The NSPCC is bringing together fundraising, brand and communications for the first time in a new marketing campaign that aims to “galvanise” its employees and the public around the work it does to help children.
The move comes as the charity admits the public do not differentiate between the different types of communication it puts out, meaning it makes sense to get them working together.
NSPCC’s head of individual giving, Catherine Cherry, tells Marketing Week: “We wanted to use the strength of our brand, the strength of our press team and fundraising to create something that will have more impact.”
The brand combined each team’s budgets and expertise to achieve two key goals. Firstly, it wanted to engage a core audience of parents to drive up donations; and secondly it wanted to minimise paid media.
A campaign taskforce comprising different people across the business units came together from the first day to build the campaign.
“We incorporated a wide team from across NSPCC, which is quite unusual. Usually a campaign would come from the marketing team but we were all equal players [in this one],” Cherry says.
While quick to point out that “there are lot more positives than challenges” with the new format, there were still issues that occurred as a result of the new set up namely struggling “to be quick and decisive”.
She explains: “When you have a number of teams who are equal stakeholders in the project and have a very big say in the final creative content, that can be really tricky.”
Uniting the teams under one common goal helped the group overcome this and “galvanised” both the public and employees and was the key to uniting groups.
“It wasn’t ‘what’s my brand KPI or fundraising KPI’, you were thinking how do you get parents engaged in the NSPCC? That goal makes those internal conflicts feel less important,” Cherry notes.
The new campaign focuses on how children often mask their true feelings in their digital lives and to highlight the online counselling provided by the NSPCC.
Created by Open Creates, the ‘Kids In Real Life’ campaign features a split image with one half showing children who are sad in real life and the other happy emojis that children often use to represent themselves online. Online videos show these smiling, positive faces stripped away to reveal the suffering of the children the NSPCC seeks to help and will run across digital and outdoor.

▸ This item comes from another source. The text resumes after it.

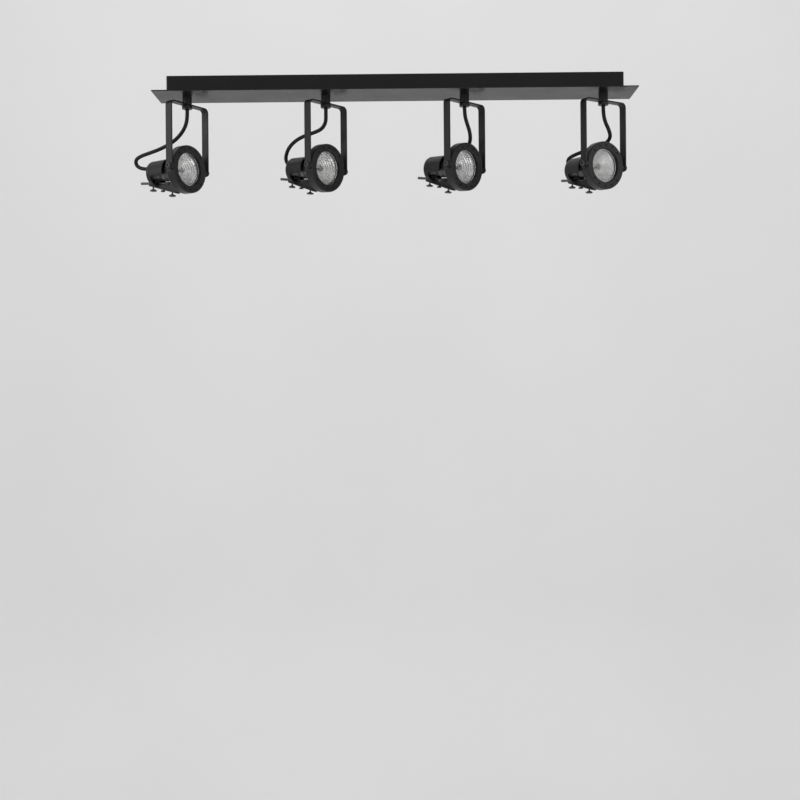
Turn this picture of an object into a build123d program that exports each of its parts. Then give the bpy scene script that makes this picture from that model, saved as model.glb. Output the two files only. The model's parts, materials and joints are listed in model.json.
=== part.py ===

There is a call for donations within the campaign, but the NSPCC is also building in other options. These include Kids IRL merchandise and the opportunity to support its advocacy work.
The charity is creating bespoke journeys for its key target audience – parents of school-age children – that will encourage them to support the charity in the longer term rather than simply making a one-off donation.
While this is the first campaign launched under the new way of working, Cherry is optimistic this is the future of marketing for the children’s charity. However, this will be decided once the campaign results are in, with the charity keen to understand how it drives both direct-response donations and longer-term engagement with the charity.
Cherry says: “We wanted to create a campaign that depicts accurately, and with credibility, some of the struggles of young people. Ultimately, we wanted to unlock that latent support [that the UK has for children].”